For instance, according to Ukrainian researchers, Ukraine possesses an estimated 500,000 tonnes of lithium reserves—the largest in Europe—a critical component of electric vehicles. The start of lithium mining was interrupted by the war. Russia would now have an untapped resource to enjoy.

The World Bank estimates that demand for critical minerals could increase 500 percent by 2050, largely due to the move toward low-carbon economies. To reach its green transition goals, the EU will be a big driver of this demand, and without Ukraine, it would be hard-pressed to source these minerals.

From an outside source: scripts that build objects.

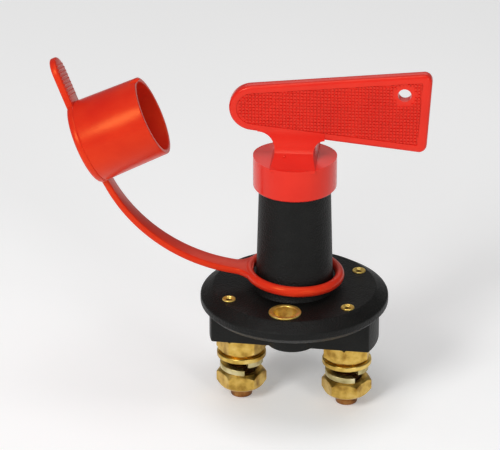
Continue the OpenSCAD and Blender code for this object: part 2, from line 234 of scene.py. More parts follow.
def rangeNode(tree, source, low, high):
    spread = tree.nodes.new("ShaderNodeMapRange")
    spread.inputs["To Min"].default_value = low
    spread.inputs["To Max"].default_value = high
    tree.links.new(source, spread.inputs["Value"])
    return spread.outputs["Result"]


def bumpNode(tree, shader, source, strength, distance):
    bump = tree.nodes.new("ShaderNodeBump")
    bump.inputs["Strength"].default_value = strength
    bump.inputs["Distance"].default_value = distance
    tree.links.new(source, bump.inputs["Height"])
    tree.links.new(bump.outputs["Normal"], shader.inputs["Normal"])


def blackPlastic(name, spec):
    material, tree, shader = nodeMaker(name, spec["roughness"])
    broad = noiseNode(tree, spec["broadScale"], 5)
    fine = noiseNode(tree, spec["grainScale"], 3)
    ramp = rampNode(tree, broad.outputs["Fac"], [(0.3, spec["dark"]), (0.75, spec["light"])])
    tree.links.new(ramp.outputs["Color"], shader.inputs["Base Color"])
    tree.links.new(rangeNode(tree, fine.outputs["Fac"], spec["roughness"] - 0.08, spec["roughness"] + 0.1),
                   shader.inputs["Roughness"])
    bumpNode(tree, shader, fine.outputs["Fac"], spec["grain"], 0.0004)
    shader.inputs["Specular IOR Level"].default_value = spec["specular"]
    return material


def redPlastic(name, spec):
    material, tree, shader = nodeMaker(name, spec["roughness"])
    broad = noiseNode(tree, spec["broadScale"], 3)
    fine = noiseNode(tree, spec["grainScale"], 2)
    ramp = rampNode(tree, broad.outputs["Fac"], [(0.3, spec["dark"]), (0.7, spec["light"])])
    tree.links.new(ramp.outputs["Color"], shader.inputs["Base Color"])
    tree.links.new(rangeNode(tree, broad.outputs["Fac"], spec["roughness"] - 0.05, spec["roughness"] + 0.07),
                   shader.inputs["Roughness"])
    bumpNode(tree, shader, fine.outputs["Fac"], spec["grain"], 0.0003)
    shader.inputs["Subsurface Weight"].default_value = spec["glow"]
    shader.inputs["Subsurface Radius"].default_value = (0.004, 0.0008, 0.0004)
    shader.inputs["Subsurface Scale"].default_value = 0.5
    shader.inputs["Specular Tint"].default_value = (*spec["tint"], 1)
    shader.inputs["Coat Weight"].default_value = spec["coat"]
    shader.inputs["Coat Roughness"].default_value = 0.18
    return material


def metal(name, spec):
    # turned or drawn metal with stains, and fine marks along one direction
    material, tree, shader = nodeMaker(name, spec["roughness"], spec.get("metallic", 1.0))
    stain = noiseNode(tree, spec["stainScale"], 5)
    marks = noiseNode(tree, spec["markScale"], 3, spec["markStretch"])
    ramp = rampNode(tree, stain.outputs["Fac"],
                    [(0.28, spec["dark"]), (0.52, spec["base"]), (0.8, spec["light"])])
    tree.links.new(ramp.outputs["Color"], shader.inputs["Base Color"])
    tree.links.new(rangeNode(tree, marks.outputs["Fac"], spec["roughness"] - 0.1, spec["roughness"] + 0.14),
                   shader.inputs["Roughness"])
    bumpNode(tree, shader, marks.outputs["Fac"], spec["marks"], 0.0003)
    return material


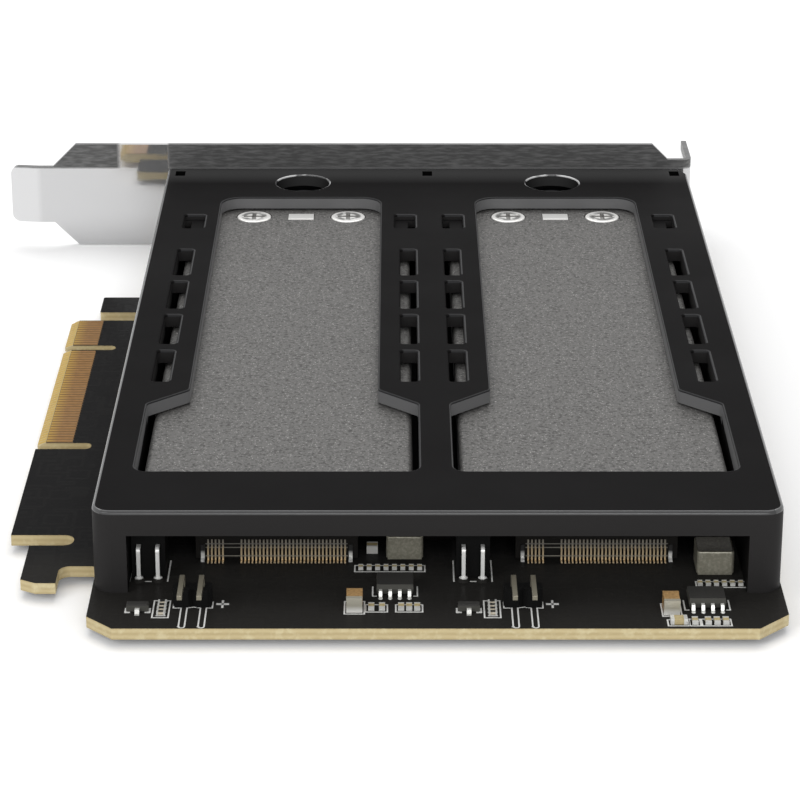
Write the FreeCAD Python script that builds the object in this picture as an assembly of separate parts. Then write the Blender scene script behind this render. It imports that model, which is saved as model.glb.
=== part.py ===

Worried about Russia and the Kremlin-friendly China, one of the world’s largest producers of critical minerals, having an upper hand in the race for these desperately needed minerals? They just got a huge start.

A victorious Russia, already an energy giant, is also now sitting on Ukraine’s massive gas reserves and four nuclear power plants. It has already occupied the largest nuclear power plant in Europe, the Zaporizhzhia Nuclear Power Plant, since the start of the full-scale invasion, with Russian forces militarising it and threatening Europe’s nuclear safety for more than two years now.

And then, most importantly, there’s Ukraine’s population: an important source of human capital that would now be subservient to Russia. If the war hasn’t killed them, those who have stayed will become increasingly isolated from a world they have grown accustomed to working with since the Euromaidan Revolution when Ukraine turned westward.

According to UN figures, nearly six million refugees fled Ukraine after the start of the full-scale invasion. Current estimates put Ukraine’s population at anywhere between 30 and 40 million. Millions, if not tens of millions, of those people will try to leave. I hardly need to tell you what kind of pressure such an influx of refugees would put on states and economies.

Giving up on Ukraine would be giving Russia a gift of epic proportions: a depopulated agricultural bastion replete with some of the world’s most coveted resources.

Each delay in aid, each kilometre gained by Russia on the battlefield in its push westward, brings the Kremlin closer to that ultimate reward.